_Exercise instructions_. Reproduce the lines from the one bearing "Write the three.js" through the one bearing "wasm.setup();", inclusive. Copy them exactly; include no other line.

Recorded data
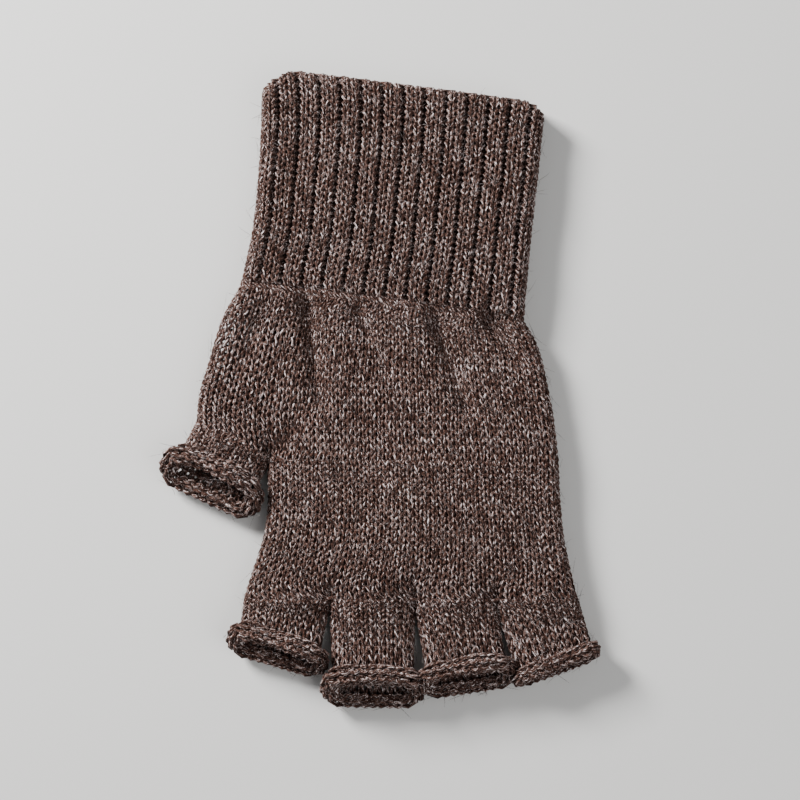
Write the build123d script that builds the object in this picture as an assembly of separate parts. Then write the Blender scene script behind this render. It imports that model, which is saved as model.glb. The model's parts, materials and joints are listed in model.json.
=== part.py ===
"""Fingerless glove, knitted in one round from a marled wool yarn and laid flat.

Frame: the glove lies on the plane Z = 0. +Y runs from the fingers to the cuff, -X is the thumb
side, and the origin is the centre of the glove's bounding box, on the table. Millimetres.

The glove is a set of flattened knitted tubes: a ribbed cuff, the hand, a thumb stub and four
finger stubs. Every stub ends in a rim, where the plain knitting curls outwards into a bead.
Each stub and the cuff fold upwards about a line just above the fabric, where they meet the hand.
"""

import math
import os
from dataclasses import dataclass

from build123d import *

# ---- fabric -----------------------------------------------------------------------------------
WALL = 2.3  # plain knitting, one layer
RIB_WALL = 2.8  # ribbed knitting, one layer
FOLD_GAP = 0.3  # free gap between two tubes that fold about the same line
UNDERCUT = 0.6  # depth that is trimmed from the underside, so that it rests flat

# ---- heights above the table --------------------------------------------------------------------
HAND_EDGE = 9.6  # height of the hand's rounded edges
HAND_CROWN = 12.0  # height along the middle of the hand
CUFF_EDGE = 10.6
CUFF_CROWN = 12.0
ROOT_CROWN = 11.8  # height of a stub where it meets the hand
MOUTH_HEIGHT = 9.4  # height of a stub's tube behind its rim
MOUTH_BORE = 5.0  # height of the way in, level through the rim
MOUTH_MIDDLE = 6.0  # the middle of a mouth lies this high
FOLD_HEIGHT = 12.3  # the fold lines lie this high, just above the fabric

# ---- rolled rims --------------------------------------------------------------------------------
ROLL_FACE = 2.0  # how far a rim's bead stands above and below its tube
ROLL_SIDE = 1.5  # how far it stands out at the tube's edges
BEAD_ENDS = 0.35  # share of the bead's relief at its two ends

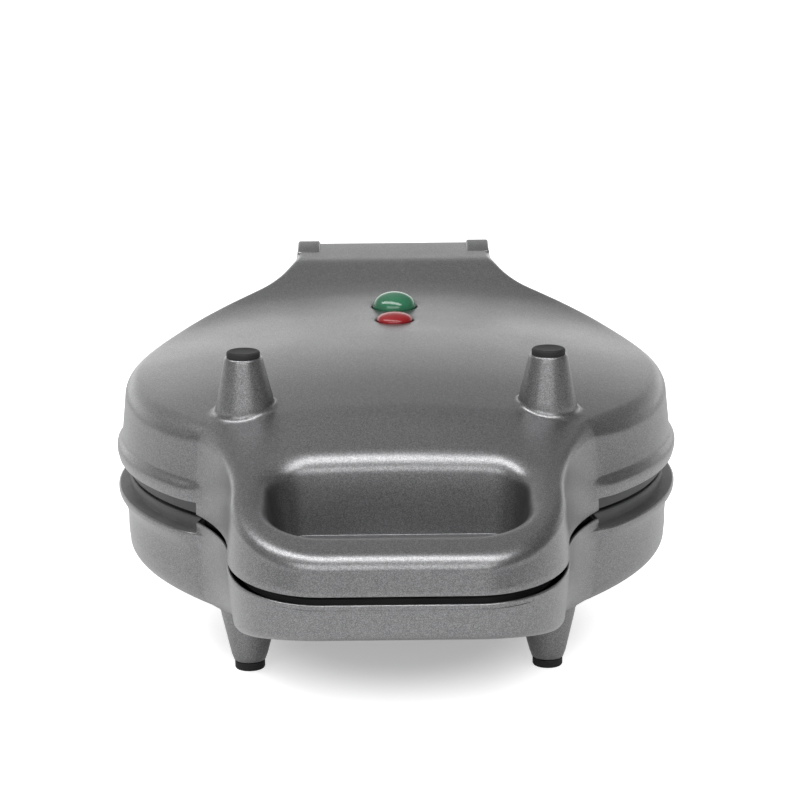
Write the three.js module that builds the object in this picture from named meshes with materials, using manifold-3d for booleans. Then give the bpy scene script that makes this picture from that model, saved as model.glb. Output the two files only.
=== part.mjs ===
// Bubble waffle maker: two moulded halves that close on a rear hinge, each with a cast cup plate.
// Millimetres, +Z up, handle towards -Y, hinge towards +Y, floor at z = 0.

import * as THREE from 'three';
import { mergeVertices } from 'three/addons/utils/BufferGeometryUtils.js';
import Module from 'manifold-3d';

const wasm = await Module();
wasm.setup();

// Plan of both halves, measured from the middle of the round cooking area
const bodyRadius = 110;
const handleLength = 66;
const handleReach = bodyRadius + handleLength;
const shoulderWidth = 49;
const handleHalf = bodyRadius - shoulderWidth;
const cornerAcross = 35;
const cornerAlong = 47;
const meetTurn = THREE.MathUtils.degToRad(46.64);
const neckHalf = 45;
const neckBendRadius = 42;
const rearLength = 34;
const rearReach = bodyRadius + rearLength;
const rearCorner = 9;
const collarLength = 6;
const collarReach = bodyRadius + collarLength;
const collarBendRadius = 6;
const collarCorner = 3;
const flankTurn = THREE.MathUtils.degToRad(50);

// Heights above and below the plane where the halves meet
const lidRise = 50;
const baseDrop = 48;
const baseClearance = 13;
const splitHeight = baseDrop + baseClearance;
const lipGap = 3.1;
const crownSag = 16;
const wall = 2.4;
const innerInset = 3.9;
const shelfLevel = 19;
const shelfSlope = 4;
const sideDraft = 1.6;
const bodyRoll = 7.5;
const overrun = 2;
const seatGap = 0.3;

// Bead round the lid and lip round the base: level from the split plane, and how proud of the wall
const beadProud = 2.3;
const skirtSunk = 1.2;
const beadStart = 6.9;
const beadEdge = 0.5;
const beadCrest = 4;
const beadFade = 4.6;
const lipStart = 5.4;
const lipCrest = 2.4;
const lipFade = 6;

// Pegs that carry the appliance upside down, and the feet below them
const pegSideInset = 4;
const pegAcross = handleHalf - pegSideInset;
const pegInset = 42.6;
const pegForward = bodyRadius - pegInset;
const footInset = 35;
const footForward = bodyRadius - footInset;
const pegRise = 11.6;
const pegTopHeight = splitHeight + lidRise + pegRise;
const pegTopRadius = 7.3;
const pegBaseRadius = 10.8;
const pegFlareRadius = 12.3;
const rootSunk = 3.4;
const capRadius = 6.3;
const capHeight = 2.2;
const capStemRadius = 3;
const capStemLength = 5;
const earWidth = 10;
const earLength = 14;
const earProud = 1.3;
const earInset = 5;
const footTopRadius = 10;
const footTipRadius = 6.6;
const footPadRadius = 5.75;
const footPadHeight = 3.2;
const rearPadSideInset = 11;
const rearPadAcross = neckHalf - rearPadSideInset;
const rearPadInset = 14;
const rearPadBack = rearReach - rearPadInset;

// Finger recess in the top of the handle
const wellSideInset = 14.5;
const wellWidth = 2 * (handleHalf - wellSideInset);
const wellLength = 47;
const wellFrontInset = 18;
const wellFront = handleReach - wellFrontInset;
const wellFrontCorner = 21;
const wellBackCorner = 10;
const wellFloorRise = 3.1;
const wellFloor = splitHeight + wellFloorRise;
const wellRim = 5;
const wellDraft = 3;

// Hinge
const hingeInset = 14;
const hingeBack = rearReach - hingeInset;
const hingeSkirtDrop = 5;
const hingeSkirtBottom = splitHeight - hingeSkirtDrop;
const hingeSkirtAhead = 10;
const hingeSkirtFront = hingeBack - hingeSkirtAhead;
const lugRadius = 7;
const lugWidth = 8;
const lugGap = 3;
const pinRadius = 2.5;

// Cooking plates
const plateInset = 17;
const plateRadius = bodyRadius - plateInset;
const plateFlangeReach = 2.4;
const plateFlangeThick = 3.3;
const plateRimWidth = 4.6;
const plateDepth = 16.7;
const webDepth = 2.2;
const rimGap = 0.3;
const cupRadius = 12;
const cupPitch = 27.5;
const frameThick = 2.6;

// Parts behind each plate
const heaterShare = 0.624;
const heaterRadius = plateRadius * heaterShare;
const heaterTube = 3.3;
const panThick = 1;
const panInset = 2;
const panRadius = plateRadius - panInset;
const screwRadius = 1.5;
const screwHeadRadius = 3.2;
const screwHeadHeight = 2;
const bossRadius = 4.3;
const plateBossAcross = 28;
const frameBossInset = 9.5;
const frameBossRing = bodyRadius - frameBossInset;
const frameBossTurn = THREE.MathUtils.degToRad(24);
const thermostatRadius = 8.5;
const thermostatCapRadius = 6;
const thermostatBack = 30;
const fuseRadius = 2.2;
const fuseLength = 18;
const fuseForward = 30;

// Lamps and their lenses
const readyLensBack = 58;
const readyLensRadius = 9.2;
const readyLensDome = 3.8;
const powerLensBack = 33;
const powerLensRadius = 7.4;
const powerLensDome = 1.6;
const lensStemShare = 0.66;
const lensStemDepth = 6;
const lensWall = 1.4;

// Cord inlet and terminal block
const inletRadius = 4;
const inletWall = 1.6;
const inletFlange = 8;
const blockWidth = 34;
const blockLength = 16;
const blockHeight = 11;
const blockInset = 14;
const blockBack = bodyRadius - blockInset;

const shellGrey = 0x84868a;
const blackPlastic = 0x1b1b1c;
const rubberBlack = 0x121213;
const castGrey = 0x3a3a3c;
const steelGrey = 0xb4b6b9;
const lensGreen = 0x1f6b45;
const lensRed = 0x9c1420;

const vector = (x, y, z) => new THREE.Vector3(x, y, z);

function signedVolume(geometry, index) {
  const position = geometry.getAttribute('position');
  const corner = (i) => vector(0, 0, 0).fromBufferAttribute(position, index[i]);
  let sum = 0;
  for (let i = 0; i < index.length; i += 3) {
    sum += corner(i).dot(corner(i + 1).cross(corner(i + 2)));
  }
  return sum;
}

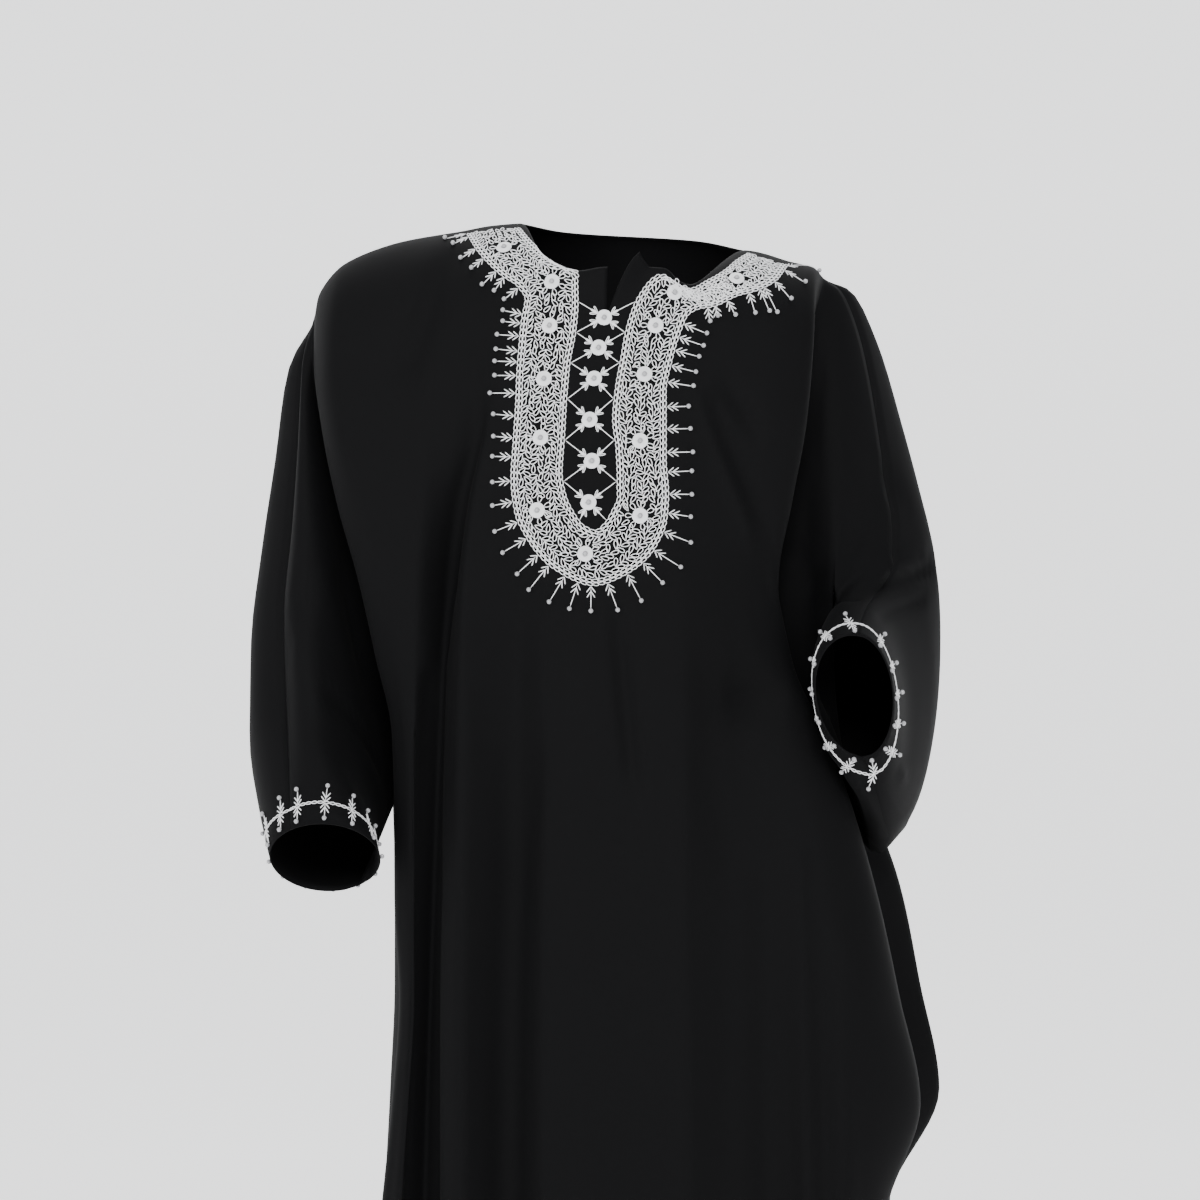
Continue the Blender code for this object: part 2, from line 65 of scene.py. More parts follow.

_Result_.
Write the three.js module that builds the object in this picture from named meshes with materials, using manifold-3d for booleans. Then give the bpy scene script that makes this picture from that model, saved as model.glb. Output the two files only.
=== part.mjs ===
// Bubble waffle maker: two moulded halves that close on a rear hinge, each with a cast cup plate.
// Millimetres, +Z up, handle towards -Y, hinge towards +Y, floor at z = 0.

import * as THREE from 'three';
import { mergeVertices } from 'three/addons/utils/BufferGeometryUtils.js';
import Module from 'manifold-3d';

const wasm = await Module();
wasm.setup();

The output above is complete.